Prices were dropping among accessories, too. Cassettes were passé in the eighties: disk drives could now be bought on a budget. This made data-critical applications more reasonable for non-technical computer owners. One of these new applications that Hobby Computer Handbook covered was Word Processing.

Computer management of the Information Explosion… The desk of tomorrow will have a printer and computer terminal placed on top. No longer will it be necessary for secretaries to look at reams of paper.

Hobby Computer Handbook also got into the CB craze. An article on online computer groups (mainly the Heath User’s Group” called “Computer CB” highlighted a chat program that simulated a Citizen’s Band confab.

I’m holding a regular QSO on channel 19, but instead of talking into a mike I’m typing my transmission on a keyboard.

The bulk of this issue, however, was the software directory, which took up about half the magazine. Even in 1981 it couldn’t have been anywhere near comprehensive.

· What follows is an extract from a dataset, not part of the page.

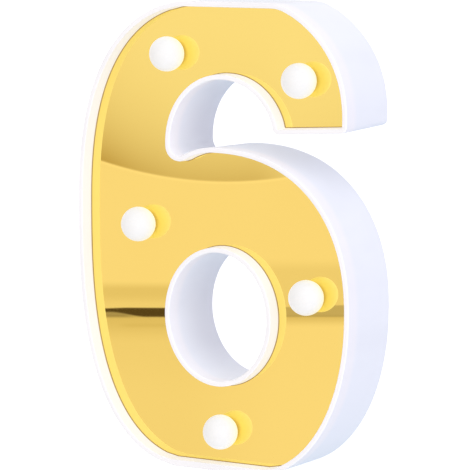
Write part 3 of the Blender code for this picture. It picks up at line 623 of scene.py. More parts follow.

As I wrote in 42 Astounding Scripts experienced home computer programmers were often only a few months ahead of the rest of us. These four issues are a fascinating look at a time when computers transitioned from build-your-own to buy-your-own. And even from program-your-own to commercial software that required no programming at all. Cartridges made loading software dead easy while also forbidding the cartridge’s owner from modifying the software.

The experts hadn’t yet figured it out. They were, in essence, a few months behind the rest of us—or a few years. CB Radio in the eighties? That’s even more outdated than expecting the user to edit the software they buy.

In response to Hobby Computer Handbook: Hobby Computer Handbook was a short-lived relic of the early home computer era, an annual (or so) publication of Elementary Electronics.

  1. Assuming the COSMAC was powerful enough to create data; the Apple definitely was.

  2. The Exidy Sorceror was also notable for its keyboard: ”Note the numeric keypad, on the right, that makes numerical data easier to program.”

  3. In fact, it had been out in 1979, but probably after the publication deadlines of the articles included in the 1979 issues.